Du point de vue humain, le bilan que je dresse est plutôt
favo­rable… Je crois qu’il y a pré­sen­te­ment une baisse
réelle de la qua­li­té des hommes que deux guerres
mon­diales et le reste expliquent très bien, mais qui est, j’en
ai le sen­ti­ment pro­fond, plus appa­rente que réelle. Le
ter­rible c’est que dans la confu­sion actuelle le caractère
et les esprits ne peuvent ni se for­mer ni se mani­fes­ter quand ils se
forment tout de même. Une sorte de tota­li­ta­risme larvé,
répan­du un peu par­tout, s’y oppose. Mais quelques années
seule­ment de répit suf­fi­ront à tout améliorer.
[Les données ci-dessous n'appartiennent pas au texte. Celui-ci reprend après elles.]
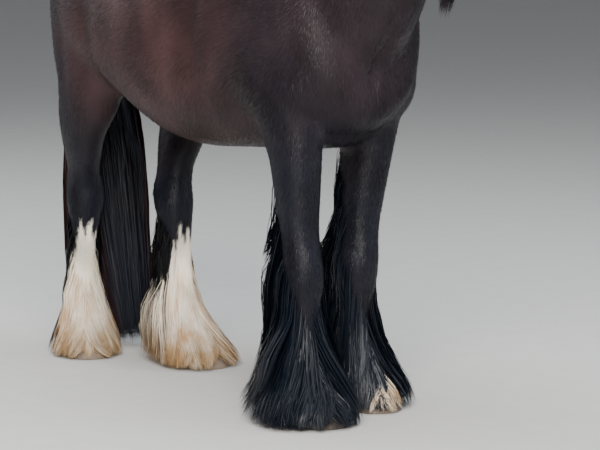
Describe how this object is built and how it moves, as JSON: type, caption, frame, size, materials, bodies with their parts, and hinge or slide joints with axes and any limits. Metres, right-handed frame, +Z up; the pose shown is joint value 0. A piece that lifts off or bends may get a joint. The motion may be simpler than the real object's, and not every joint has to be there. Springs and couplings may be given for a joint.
{
  "type": "cob horse",
  "caption": "Life-size still model of a standing black cob horse with heavy feather on its legs, white hind feather, a long tail, a full mane and its head lowered.",
  "frame": {"origin": "centre of the bounding box in plan, on the floor under the hooves", "axes": "+Z up, the horse faces -Y, its left side is towards +X"},
  "size_m": [0.6546, 2.086, 1.8047],
  "materials": {
    "coat": "short dark fur with a soft sheen",
    "long_hair": "long dark hair",
    "dark_feather": "long dark hair",
    "white_feather": "long cream-white hair",
    "dark_horn": "dull dark hoof horn",
    "pale_horn": "dull pale hoof horn",
    "eye": "wet gloss"
  },
  "bodies": {
    "root": {"ear_left": "coat", "ear_right": "coat", "eye_left": "eye", "eye_right": "eye", "fore_left_hoof": "pale_horn", "fore_left_lower": "dark_feather", "fore_left_upper": "coat", "fore_right_hoof": "dark_horn", "fore_right_lower": "dark_feather", "fore_right_upper": "coat", "head": "coat", "hind_left_hoof": "pale_horn", "hind_left_lower": "white_feather", "hind_left_upper": "coat", "hind_right_hoof": "pale_horn", "hind_right_lower": "white_feather", "hind_right_upper": "coat", "neck": "coat", "tail": "long_hair", "torso": "coat"}
  },
  "joints": []
}
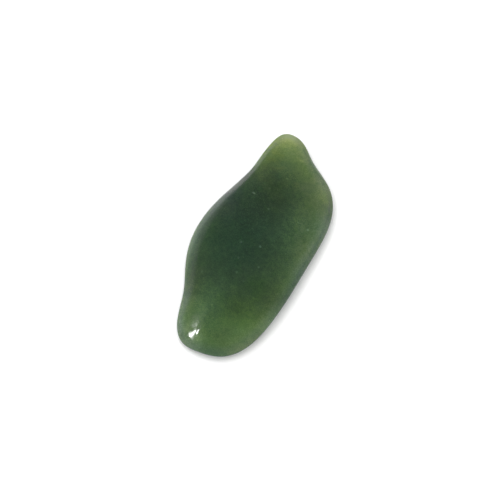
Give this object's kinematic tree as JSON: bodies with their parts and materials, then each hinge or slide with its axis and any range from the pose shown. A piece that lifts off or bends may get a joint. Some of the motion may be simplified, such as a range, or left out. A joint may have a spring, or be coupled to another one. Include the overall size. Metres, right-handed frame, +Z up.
{
  "type": "polished jade pebble",
  "caption": "Polished free-form pebble of green nephrite jade: domed top with soft ground faces, steep flank on one side, narrow thin tip, broad foot and flat base to lie on.",
  "frame": {"origin": "middle of the stone's box in plan, on the flat base", "axes": "+Y along the stone from the broad foot to the narrow tip, +Z up out of the domed top, the steep flank on the -X side"},
  "size_m": [0.0186, 0.0387, 0.0048],
  "materials": {
    "jade": "polished"
  },
  "bodies": {
    "root": {"jade_pebble": "jade"}
  },
  "joints": []
}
Les aurons-nous ? Cela me semble encore pro­bable ; et je ne veux pas
non plus déses­pé­rer de l’imprévu, de
l’attendu, pour ce qui est de la Russie.

Ne
vous lais­sez pas impres­sion­ner par la stu­pide loi antiouvrière
que le Sénat amé­ri­cain vient de voter et qui va nourrir
la pro­pa­gande sta­li­nienne dans le vieux monde. Tout le monde la tient
pour inap­pli­cable, il se peut qu’elle amène les syn­di­cats à
prendre une part active aux pro­chaines élections
pré­si­den­tielles et ce serait là un grand progrès.
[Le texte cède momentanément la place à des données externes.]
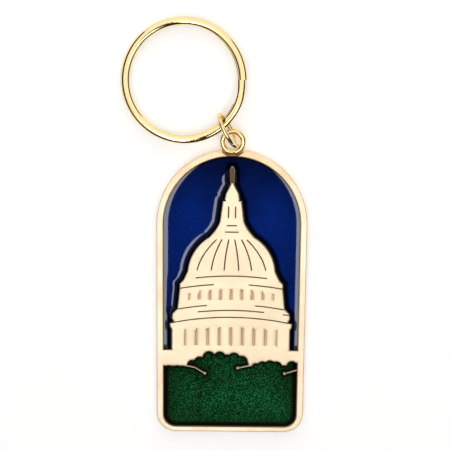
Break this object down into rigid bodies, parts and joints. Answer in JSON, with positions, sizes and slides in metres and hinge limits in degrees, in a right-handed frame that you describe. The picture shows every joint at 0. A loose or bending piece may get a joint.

Du reste, la condi­tion de l’ouvrier amé­ri­cain demeure dans
40% des cas supé­rieure à celle du petit-bourgeois
fran­çais d’avant les guerres et le sen­ti­ment démocratique
de l’homme moyen est aux États-Unis d’une force et d’une
san­té extraordinaires.

On
s’inquiète beau­coup par ici du sort de l’Italie dans
l’année à venir, on redoute une tra­gé­die à
l’espagnole, que les com­mu­nistes pré­parent en débarquant
des armes le long de l’Adriatique… Si le vieux Fusilleur en donne
le signal, ce pour­rait bien être pour lui le com­men­ce­ment d’une
fin à la manière d’Hitler. Mais dépend-il de
lui de le don­ner ou de ne pas le donner ?

Récem­ment,
vous ai envoyé lettre recom­man­dée. De celle-ci, accusez
récep­tion. Votre san­té ? Répon­dez sur les
vita­mines que je pour­rais vous envoyer. Tout amicalement.